Exercise goal:
Repeat every record below exactly as it appears.

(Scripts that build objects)
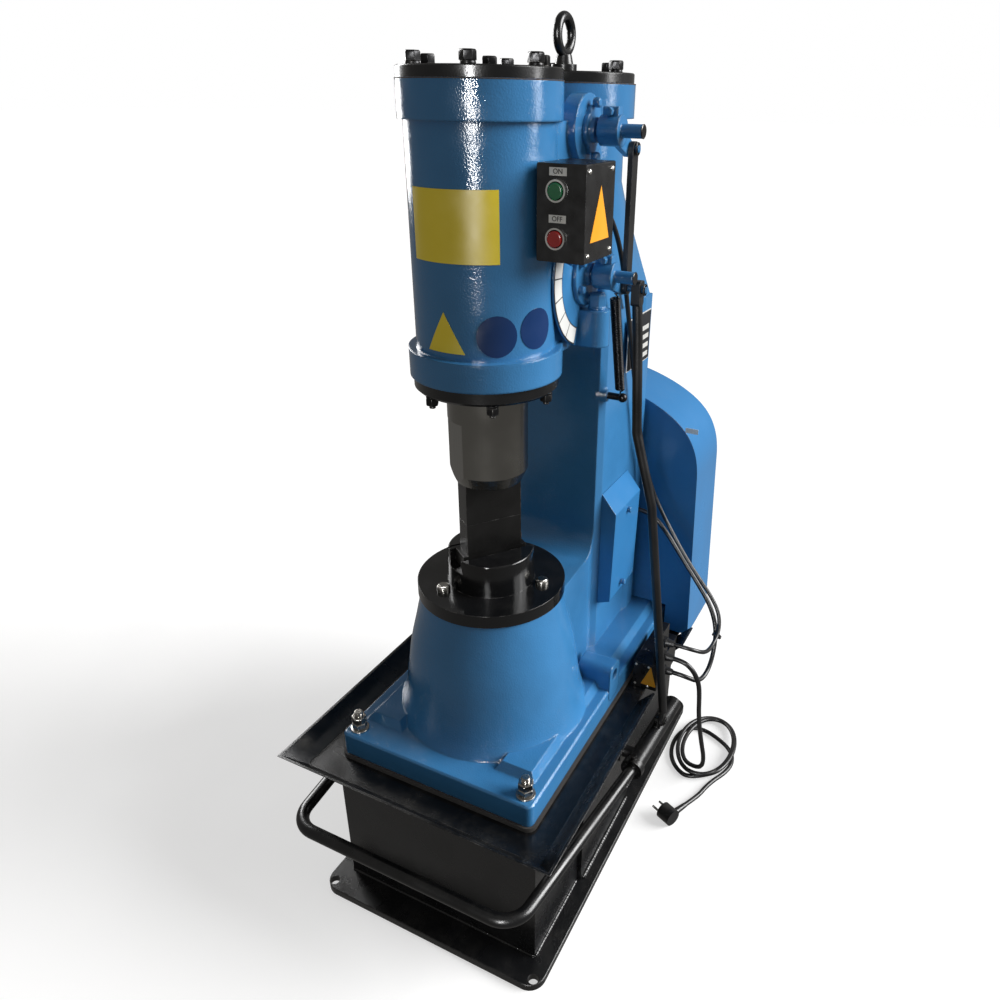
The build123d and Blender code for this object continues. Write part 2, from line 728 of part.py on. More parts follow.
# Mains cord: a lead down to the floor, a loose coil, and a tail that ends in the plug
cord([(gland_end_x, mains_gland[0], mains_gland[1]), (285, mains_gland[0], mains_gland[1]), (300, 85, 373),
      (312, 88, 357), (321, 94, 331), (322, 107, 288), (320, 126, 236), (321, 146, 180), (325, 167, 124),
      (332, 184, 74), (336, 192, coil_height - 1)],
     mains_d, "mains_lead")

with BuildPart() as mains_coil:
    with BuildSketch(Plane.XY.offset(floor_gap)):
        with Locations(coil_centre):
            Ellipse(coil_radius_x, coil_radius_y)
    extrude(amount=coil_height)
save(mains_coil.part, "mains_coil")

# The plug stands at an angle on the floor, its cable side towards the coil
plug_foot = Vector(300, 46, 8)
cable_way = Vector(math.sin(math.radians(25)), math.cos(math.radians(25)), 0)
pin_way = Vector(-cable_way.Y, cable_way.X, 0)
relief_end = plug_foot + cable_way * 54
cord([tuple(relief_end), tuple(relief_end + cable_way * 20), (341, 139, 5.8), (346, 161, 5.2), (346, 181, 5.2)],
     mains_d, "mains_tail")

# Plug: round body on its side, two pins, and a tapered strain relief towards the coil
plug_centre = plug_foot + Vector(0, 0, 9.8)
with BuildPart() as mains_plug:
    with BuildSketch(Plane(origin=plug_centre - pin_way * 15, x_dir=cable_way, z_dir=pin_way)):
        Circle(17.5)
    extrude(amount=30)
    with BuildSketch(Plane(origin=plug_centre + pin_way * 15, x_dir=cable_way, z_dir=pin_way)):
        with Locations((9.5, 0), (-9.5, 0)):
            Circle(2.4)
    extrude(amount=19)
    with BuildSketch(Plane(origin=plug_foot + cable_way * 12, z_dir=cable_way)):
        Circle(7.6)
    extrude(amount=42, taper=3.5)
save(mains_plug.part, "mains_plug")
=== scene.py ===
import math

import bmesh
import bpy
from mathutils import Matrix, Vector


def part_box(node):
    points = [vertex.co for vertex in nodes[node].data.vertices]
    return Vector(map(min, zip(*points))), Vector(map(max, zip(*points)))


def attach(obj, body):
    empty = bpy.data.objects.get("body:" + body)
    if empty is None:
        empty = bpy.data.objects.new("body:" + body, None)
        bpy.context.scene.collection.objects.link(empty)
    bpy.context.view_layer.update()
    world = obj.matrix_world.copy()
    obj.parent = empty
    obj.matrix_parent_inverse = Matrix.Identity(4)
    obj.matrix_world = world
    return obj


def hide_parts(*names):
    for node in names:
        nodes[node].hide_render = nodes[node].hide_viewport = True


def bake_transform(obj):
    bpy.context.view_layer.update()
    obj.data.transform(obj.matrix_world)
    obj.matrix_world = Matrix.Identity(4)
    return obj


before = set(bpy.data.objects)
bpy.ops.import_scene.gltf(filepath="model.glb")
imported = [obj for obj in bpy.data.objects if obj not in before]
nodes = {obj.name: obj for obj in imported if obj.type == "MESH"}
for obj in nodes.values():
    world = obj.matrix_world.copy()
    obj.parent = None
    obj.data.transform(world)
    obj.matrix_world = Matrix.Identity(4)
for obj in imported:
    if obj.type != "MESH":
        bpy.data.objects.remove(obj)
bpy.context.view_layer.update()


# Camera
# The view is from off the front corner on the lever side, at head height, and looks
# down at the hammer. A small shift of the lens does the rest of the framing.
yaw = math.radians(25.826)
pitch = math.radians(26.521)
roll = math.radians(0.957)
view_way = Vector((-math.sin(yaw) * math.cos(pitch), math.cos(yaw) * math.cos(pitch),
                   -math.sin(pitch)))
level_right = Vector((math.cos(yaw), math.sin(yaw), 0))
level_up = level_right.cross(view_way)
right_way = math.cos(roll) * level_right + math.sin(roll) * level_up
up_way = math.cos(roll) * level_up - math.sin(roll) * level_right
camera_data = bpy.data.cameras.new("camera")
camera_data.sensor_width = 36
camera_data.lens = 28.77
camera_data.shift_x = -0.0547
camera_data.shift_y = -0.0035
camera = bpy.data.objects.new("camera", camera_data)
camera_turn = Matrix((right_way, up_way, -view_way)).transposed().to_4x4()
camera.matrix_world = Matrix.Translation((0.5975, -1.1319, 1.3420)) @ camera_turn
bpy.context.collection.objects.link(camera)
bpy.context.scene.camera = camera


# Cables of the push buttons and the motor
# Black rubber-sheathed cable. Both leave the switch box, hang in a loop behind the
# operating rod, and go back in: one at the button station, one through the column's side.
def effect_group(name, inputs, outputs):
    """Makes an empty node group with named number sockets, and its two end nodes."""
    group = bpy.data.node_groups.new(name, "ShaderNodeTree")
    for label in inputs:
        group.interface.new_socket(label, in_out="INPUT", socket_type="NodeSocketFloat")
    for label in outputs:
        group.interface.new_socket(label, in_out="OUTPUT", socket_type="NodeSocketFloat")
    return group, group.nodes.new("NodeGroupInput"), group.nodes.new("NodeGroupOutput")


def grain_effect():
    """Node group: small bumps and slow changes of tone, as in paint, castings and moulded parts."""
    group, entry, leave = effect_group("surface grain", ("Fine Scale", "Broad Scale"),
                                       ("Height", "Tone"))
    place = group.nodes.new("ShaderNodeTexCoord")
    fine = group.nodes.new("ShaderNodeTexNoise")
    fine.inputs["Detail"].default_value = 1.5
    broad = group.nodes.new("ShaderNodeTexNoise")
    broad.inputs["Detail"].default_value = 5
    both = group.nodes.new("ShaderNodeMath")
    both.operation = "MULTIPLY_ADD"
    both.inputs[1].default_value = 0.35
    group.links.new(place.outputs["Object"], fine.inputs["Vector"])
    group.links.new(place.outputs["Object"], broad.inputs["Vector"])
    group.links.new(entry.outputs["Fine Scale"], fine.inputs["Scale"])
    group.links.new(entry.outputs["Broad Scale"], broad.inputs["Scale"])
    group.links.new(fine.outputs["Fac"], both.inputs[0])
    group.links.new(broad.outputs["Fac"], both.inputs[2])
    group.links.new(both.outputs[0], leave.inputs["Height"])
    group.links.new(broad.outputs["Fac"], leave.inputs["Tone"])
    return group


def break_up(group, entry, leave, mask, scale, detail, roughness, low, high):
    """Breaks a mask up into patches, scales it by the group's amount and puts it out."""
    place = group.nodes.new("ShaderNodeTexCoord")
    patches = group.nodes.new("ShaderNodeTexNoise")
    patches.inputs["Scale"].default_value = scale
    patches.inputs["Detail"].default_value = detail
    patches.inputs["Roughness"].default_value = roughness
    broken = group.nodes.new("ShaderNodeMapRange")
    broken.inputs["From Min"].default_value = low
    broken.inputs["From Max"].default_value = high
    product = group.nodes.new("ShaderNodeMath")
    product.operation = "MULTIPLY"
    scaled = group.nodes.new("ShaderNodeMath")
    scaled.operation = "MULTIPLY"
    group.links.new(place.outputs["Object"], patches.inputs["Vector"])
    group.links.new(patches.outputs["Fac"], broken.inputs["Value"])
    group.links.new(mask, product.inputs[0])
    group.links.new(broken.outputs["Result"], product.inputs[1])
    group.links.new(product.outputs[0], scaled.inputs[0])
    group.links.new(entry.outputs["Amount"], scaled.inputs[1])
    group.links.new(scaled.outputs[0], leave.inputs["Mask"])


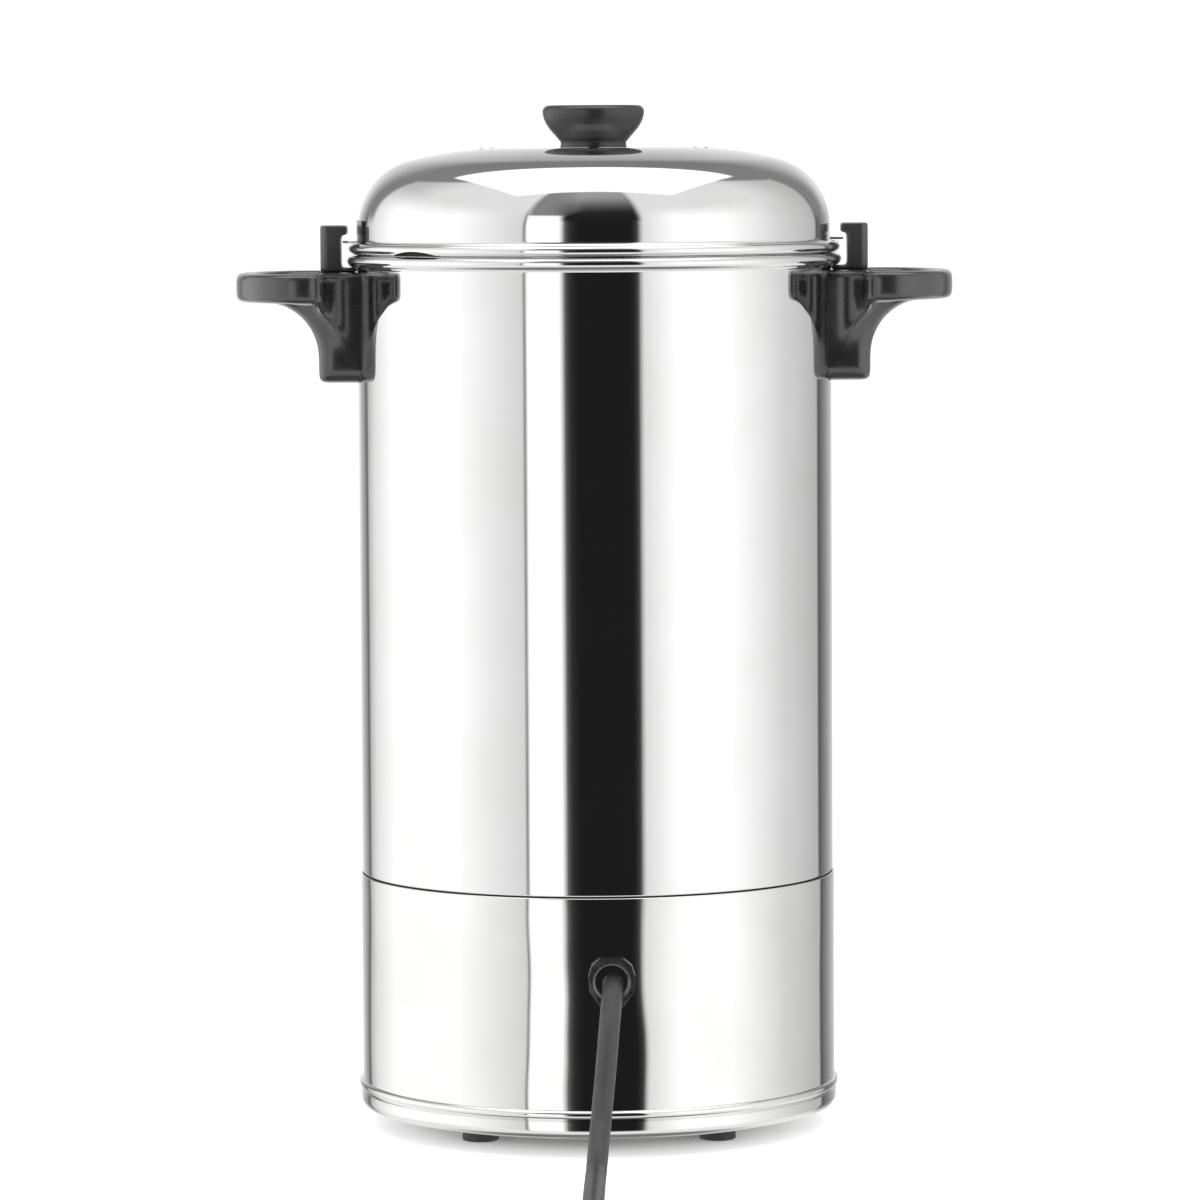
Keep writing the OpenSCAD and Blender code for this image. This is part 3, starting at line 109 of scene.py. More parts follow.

Finished answer:
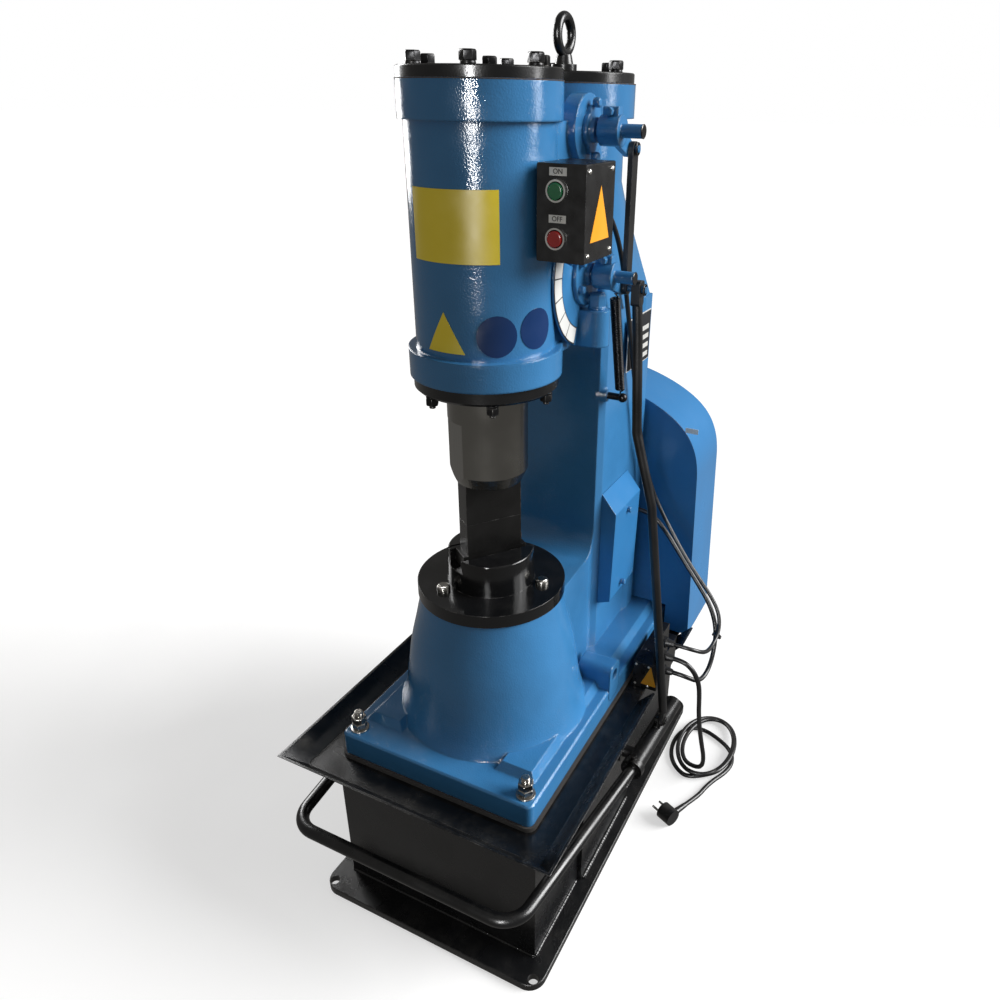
The build123d and Blender code for this object continues. Write part 2, from line 728 of part.py on. More parts follow.
# Mains cord: a lead down to the floor, a loose coil, and a tail that ends in the plug
cord([(gland_end_x, mains_gland[0], mains_gland[1]), (285, mains_gland[0], mains_gland[1]), (300, 85, 373),
      (312, 88, 357), (321, 94, 331), (322, 107, 288), (320, 126, 236), (321, 146, 180), (325, 167, 124),
      (332, 184, 74), (336, 192, coil_height - 1)],
     mains_d, "mains_lead")

with BuildPart() as mains_coil:
    with BuildSketch(Plane.XY.offset(floor_gap)):
        with Locations(coil_centre):
            Ellipse(coil_radius_x, coil_radius_y)
    extrude(amount=coil_height)
save(mains_coil.part, "mains_coil")

# The plug stands at an angle on the floor, its cable side towards the coil
plug_foot = Vector(300, 46, 8)
cable_way = Vector(math.sin(math.radians(25)), math.cos(math.radians(25)), 0)
pin_way = Vector(-cable_way.Y, cable_way.X, 0)
relief_end = plug_foot + cable_way * 54
cord([tuple(relief_end), tuple(relief_end + cable_way * 20), (341, 139, 5.8), (346, 161, 5.2), (346, 181, 5.2)],
     mains_d, "mains_tail")

# Plug: round body on its side, two pins, and a tapered strain relief towards the coil
plug_centre = plug_foot + Vector(0, 0, 9.8)
with BuildPart() as mains_plug:
    with BuildSketch(Plane(origin=plug_centre - pin_way * 15, x_dir=cable_way, z_dir=pin_way)):
        Circle(17.5)
    extrude(amount=30)
    with BuildSketch(Plane(origin=plug_centre + pin_way * 15, x_dir=cable_way, z_dir=pin_way)):
        with Locations((9.5, 0), (-9.5, 0)):
            Circle(2.4)
    extrude(amount=19)
    with BuildSketch(Plane(origin=plug_foot + cable_way * 12, z_dir=cable_way)):
        Circle(7.6)
    extrude(amount=42, taper=3.5)
save(mains_plug.part, "mains_plug")
=== scene.py ===
import math

import bmesh
import bpy
from mathutils import Matrix, Vector


def part_box(node):
    points = [vertex.co for vertex in nodes[node].data.vertices]
    return Vector(map(min, zip(*points))), Vector(map(max, zip(*points)))


def attach(obj, body):
    empty = bpy.data.objects.get("body:" + body)
    if empty is None:
        empty = bpy.data.objects.new("body:" + body, None)
        bpy.context.scene.collection.objects.link(empty)
    bpy.context.view_layer.update()
    world = obj.matrix_world.copy()
    obj.parent = empty
    obj.matrix_parent_inverse = Matrix.Identity(4)
    obj.matrix_world = world
    return obj


def hide_parts(*names):
    for node in names:
        nodes[node].hide_render = nodes[node].hide_viewport = True


def bake_transform(obj):
    bpy.context.view_layer.update()
    obj.data.transform(obj.matrix_world)
    obj.matrix_world = Matrix.Identity(4)
    return obj


before = set(bpy.data.objects)
bpy.ops.import_scene.gltf(filepath="model.glb")
imported = [obj for obj in bpy.data.objects if obj not in before]
nodes = {obj.name: obj for obj in imported if obj.type == "MESH"}
for obj in nodes.values():
    world = obj.matrix_world.copy()
    obj.parent = None
    obj.data.transform(world)
    obj.matrix_world = Matrix.Identity(4)
for obj in imported:
    if obj.type != "MESH":
        bpy.data.objects.remove(obj)
bpy.context.view_layer.update()


# Camera
# The view is from off the front corner on the lever side, at head height, and looks
# down at the hammer. A small shift of the lens does the rest of the framing.
yaw = math.radians(25.826)
pitch = math.radians(26.521)
roll = math.radians(0.957)
view_way = Vector((-math.sin(yaw) * math.cos(pitch), math.cos(yaw) * math.cos(pitch),
                   -math.sin(pitch)))
level_right = Vector((math.cos(yaw), math.sin(yaw), 0))
level_up = level_right.cross(view_way)
right_way = math.cos(roll) * level_right + math.sin(roll) * level_up
up_way = math.cos(roll) * level_up - math.sin(roll) * level_right
camera_data = bpy.data.cameras.new("camera")
camera_data.sensor_width = 36
camera_data.lens = 28.77
camera_data.shift_x = -0.0547
camera_data.shift_y = -0.0035
camera = bpy.data.objects.new("camera", camera_data)
camera_turn = Matrix((right_way, up_way, -view_way)).transposed().to_4x4()
camera.matrix_world = Matrix.Translation((0.5975, -1.1319, 1.3420)) @ camera_turn
bpy.context.collection.objects.link(camera)
bpy.context.scene.camera = camera


# Cables of the push buttons and the motor
# Black rubber-sheathed cable. Both leave the switch box, hang in a loop behind the
# operating rod, and go back in: one at the button station, one through the column's side.
def effect_group(name, inputs, outputs):
    """Makes an empty node group with named number sockets, and its two end nodes."""
    group = bpy.data.node_groups.new(name, "ShaderNodeTree")
    for label in inputs:
        group.interface.new_socket(label, in_out="INPUT", socket_type="NodeSocketFloat")
    for label in outputs:
        group.interface.new_socket(label, in_out="OUTPUT", socket_type="NodeSocketFloat")
    return group, group.nodes.new("NodeGroupInput"), group.nodes.new("NodeGroupOutput")


def grain_effect():
    """Node group: small bumps and slow changes of tone, as in paint, castings and moulded parts."""
    group, entry, leave = effect_group("surface grain", ("Fine Scale", "Broad Scale"),
                                       ("Height", "Tone"))
    place = group.nodes.new("ShaderNodeTexCoord")
    fine = group.nodes.new("ShaderNodeTexNoise")
    fine.inputs["Detail"].default_value = 1.5
    broad = group.nodes.new("ShaderNodeTexNoise")
    broad.inputs["Detail"].default_value = 5
    both = group.nodes.new("ShaderNodeMath")
    both.operation = "MULTIPLY_ADD"
    both.inputs[1].default_value = 0.35
    group.links.new(place.outputs["Object"], fine.inputs["Vector"])
    group.links.new(place.outputs["Object"], broad.inputs["Vector"])
    group.links.new(entry.outputs["Fine Scale"], fine.inputs["Scale"])
    group.links.new(entry.outputs["Broad Scale"], broad.inputs["Scale"])
    group.links.new(fine.outputs["Fac"], both.inputs[0])
    group.links.new(broad.outputs["Fac"], both.inputs[2])
    group.links.new(both.outputs[0], leave.inputs["Height"])
    group.links.new(broad.outputs["Fac"], leave.inputs["Tone"])
    return group


def break_up(group, entry, leave, mask, scale, detail, roughness, low, high):
    """Breaks a mask up into patches, scales it by the group's amount and puts it out."""
    place = group.nodes.new("ShaderNodeTexCoord")
    patches = group.nodes.new("ShaderNodeTexNoise")
    patches.inputs["Scale"].default_value = scale
    patches.inputs["Detail"].default_value = detail
    patches.inputs["Roughness"].default_value = roughness
    broken = group.nodes.new("ShaderNodeMapRange")
    broken.inputs["From Min"].default_value = low
    broken.inputs["From Max"].default_value = high
    product = group.nodes.new("ShaderNodeMath")
    product.operation = "MULTIPLY"
    scaled = group.nodes.new("ShaderNodeMath")
    scaled.operation = "MULTIPLY"
    group.links.new(place.outputs["Object"], patches.inputs["Vector"])
    group.links.new(patches.outputs["Fac"], broken.inputs["Value"])
    group.links.new(mask, product.inputs[0])
    group.links.new(broken.outputs["Result"], product.inputs[1])
    group.links.new(product.outputs[0], scaled.inputs[0])
    group.links.new(entry.outputs["Amount"], scaled.inputs[1])
    group.links.new(scaled.outputs[0], leave.inputs["Mask"])


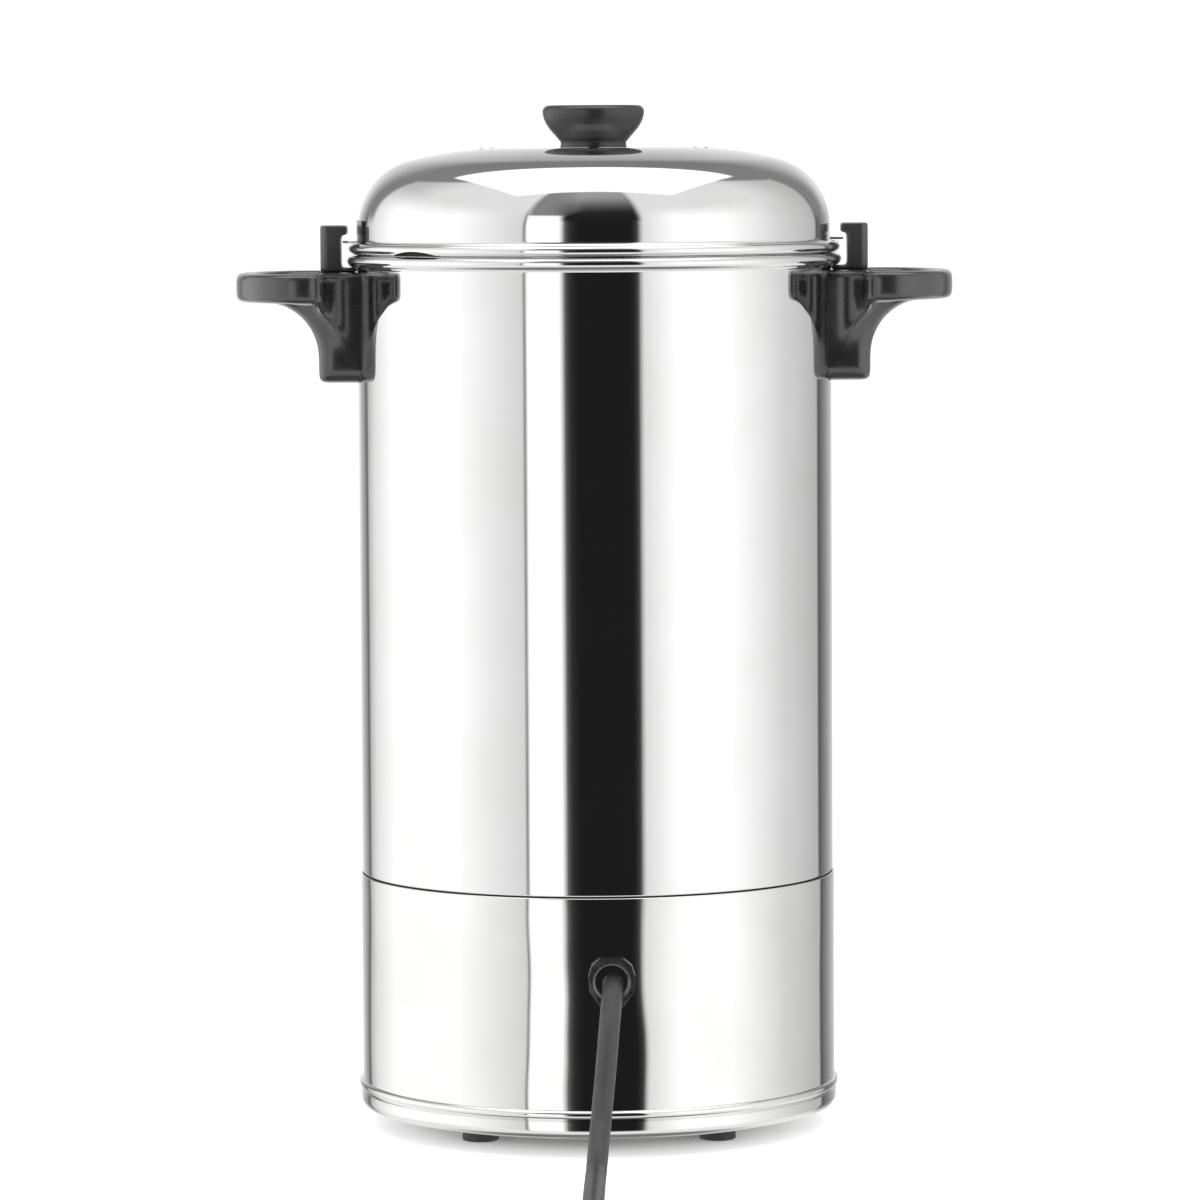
Keep writing the OpenSCAD and Blender code for this image. This is part 3, starting at line 109 of scene.py. More parts follow.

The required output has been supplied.